- **PROBLEM REQUIREMENTS**: In the listing below, find the line with "angles in degrees.", then repeat exactly every line from the top through that one.

- **DATA SECTION**:

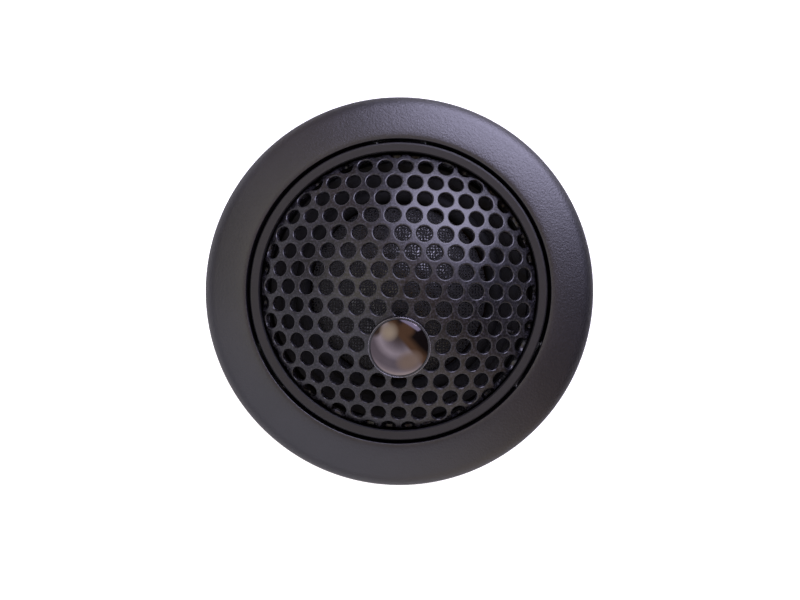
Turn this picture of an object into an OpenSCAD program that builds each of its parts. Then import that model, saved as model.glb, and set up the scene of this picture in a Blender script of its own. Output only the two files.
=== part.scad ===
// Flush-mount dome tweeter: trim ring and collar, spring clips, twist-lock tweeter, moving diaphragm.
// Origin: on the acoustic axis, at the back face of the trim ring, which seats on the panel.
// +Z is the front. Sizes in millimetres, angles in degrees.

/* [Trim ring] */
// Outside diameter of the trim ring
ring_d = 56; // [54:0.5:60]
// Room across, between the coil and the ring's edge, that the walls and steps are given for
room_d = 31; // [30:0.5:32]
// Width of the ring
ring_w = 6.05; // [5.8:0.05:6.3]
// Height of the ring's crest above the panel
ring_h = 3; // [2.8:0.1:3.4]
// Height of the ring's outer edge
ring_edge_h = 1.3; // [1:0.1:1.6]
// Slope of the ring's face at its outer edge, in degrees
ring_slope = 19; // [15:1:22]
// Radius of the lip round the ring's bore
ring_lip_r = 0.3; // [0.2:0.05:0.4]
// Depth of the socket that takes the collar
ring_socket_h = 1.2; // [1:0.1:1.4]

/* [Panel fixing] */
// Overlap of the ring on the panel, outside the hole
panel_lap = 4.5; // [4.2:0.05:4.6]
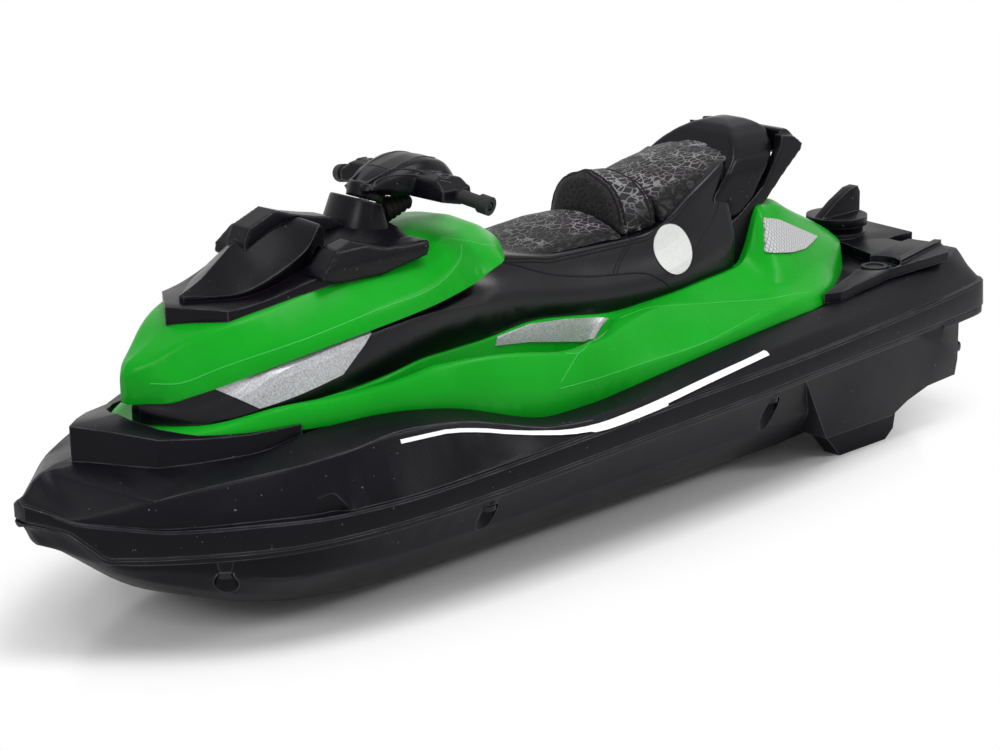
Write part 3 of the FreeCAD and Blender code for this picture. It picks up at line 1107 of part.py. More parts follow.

- **REPLY TO THE TASK**:
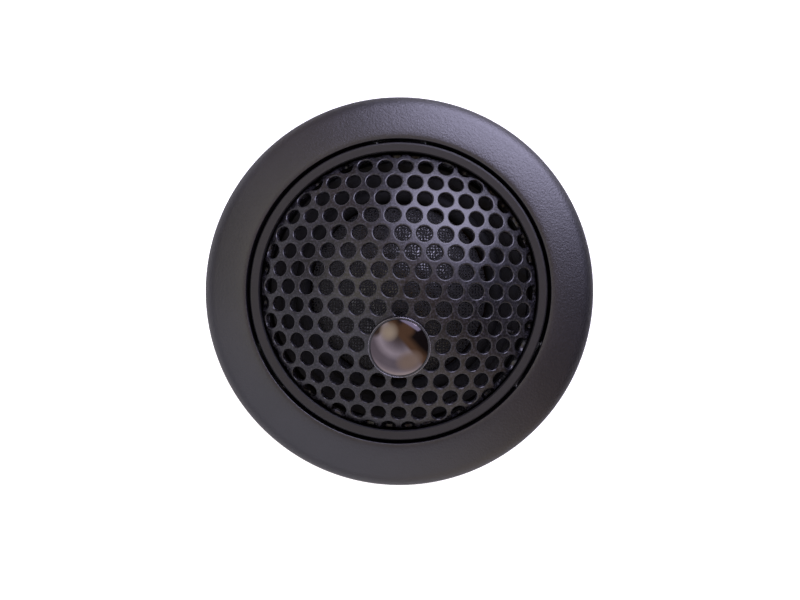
Turn this picture of an object into an OpenSCAD program that builds each of its parts. Then import that model, saved as model.glb, and set up the scene of this picture in a Blender script of its own. Output only the two files.
=== part.scad ===
// Flush-mount dome tweeter: trim ring and collar, spring clips, twist-lock tweeter, moving diaphragm.
// Origin: on the acoustic axis, at the back face of the trim ring, which seats on the panel.
// +Z is the front. Sizes in millimetres, angles in degrees.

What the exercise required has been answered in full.